How to Block Bad Bots?

July 10, 2013 / General Discussion

Before you proceed to block bad bots, you will need to know at least one of two things: IP addresses from where the bots are coming or the User Agent String which bots are using. The easiest way to find this is to look into your raw web logs or AWstats.

For your information, the IP address is a series of 4 numbers separated by dots. They look like this “127.0.0.1”

The User-Agent String is just the name that the program accessing your website goes by. For example, version 9.51 of the Opera web browser has a user agent string of Opera/9.51 (Windows NT 5.1; U; en) among others. While the Google search engine bots go by Googlebot/2.1.

You will not need to know the entire user-agent strings. Just find some part of the user agent string which is unique to that specific bot and no other bot or web browser uses.

Note down the IP addresses used by the bots and the user agent string. Once you have noted down the IP addresses used by the bots. And the user agent string, you can follow either any one of the following step or you can use both steps. Using both steps recommended for better security.

  1. Blocking Bad Bots by using IP

    You can block bots by using IP addresses. Just enter the following code under your .htaccess file.

    Code:
    Order Deny, Allow
    Deny from IP address

    But if you have more than one IP addresses to block. Just add another “Deny from” line with that IP address underneath.

    Code:
    Order Deny, Allow
    Deny from IP address
    Deny from IP address

    For example:
    root@support[~]# vi .htaccess
    Deny an IP address.
    Order allow, deny
    Deny from 79.133.196.50 Specific IP address
    Deny from 79.133.196.50/32 Subnet range
    Deny from 196.50.* Wildcard IP address
    Allow from all

    You also block a country by using the mod_geoip module which compiled into Apache on the build.

    Edit your .htaccess file
    GeoIP ON
    SetEnvIF GEOIP_COUNTRY_CODE CN BlockThese
    SetEnvIF GEOIP_COUNTRY_CODE TR BlockThese
    # Add more countries here
    Deny from env=BlockThese

    A full list of 2 digit country codes can be found here:
    http://www.iso.org/iso/country_codes/iso_3166_code_lists/country_names_and_code_elements

    The country code mentioned in the above example are CN = China and TR = Turkey

    Note: There is no representation of how your website will perform if you add blocks to your website. Keep in mind that the larger the .htaccess file. The slower your website loading will be as it has to process files on each loading.
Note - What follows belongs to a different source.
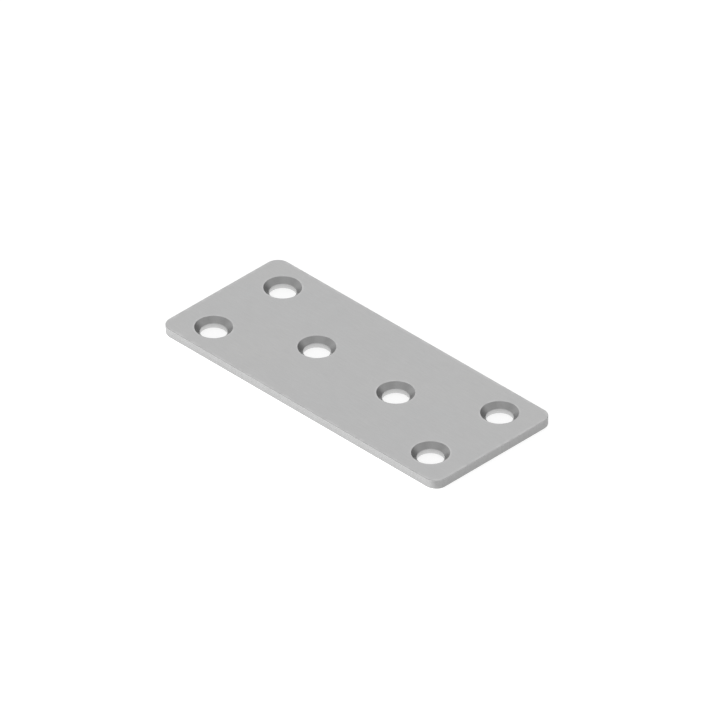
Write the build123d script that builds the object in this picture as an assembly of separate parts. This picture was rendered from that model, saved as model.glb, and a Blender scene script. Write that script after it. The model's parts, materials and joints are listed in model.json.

    IP numbers change and or added to certain country ranges. You will need to remember to update the list accordingly.

  2. Blocking the bad bots by using User Agent String:

    You can place the following code at the bottom of your .htaccess file. If you do not already have a file called .htaccess in your website’s root directory. Then you can create a new one.

    Code:
    #get rid of the bad bot
    RewriteEngine on
    RewriteCond %{ HTTP_USER_AGENT} ^BadBot
    RewriteRule ^ (.*) $ http://go.away/

    The above lines tell your web server to check for any bot whose user-agent string starts with “BadBot”.

    To block more than one badbot, follow the below steps:

    Code:
    #get rid of bad bots
    RewriteEngine on
    RewriteCond %{ HTTP_USER_AGENT} ^BadBot [OR]
    RewriteCond %{ HTTP_USER_AGENT} ^EvilScraper [OR]
    RewriteCond %{ HTTP_USER_AGENT} ^FakeUser
    RewriteRule ^ (.*) $ http://go.away/

    Note: You can replace “BadBot” “EvilScraper” and “FakeUser” with the User Agent String that you find in logs. If you implement the method described above, you will be able to block specific bad bots from accessing your website by either their IP addresses or their User Agent String.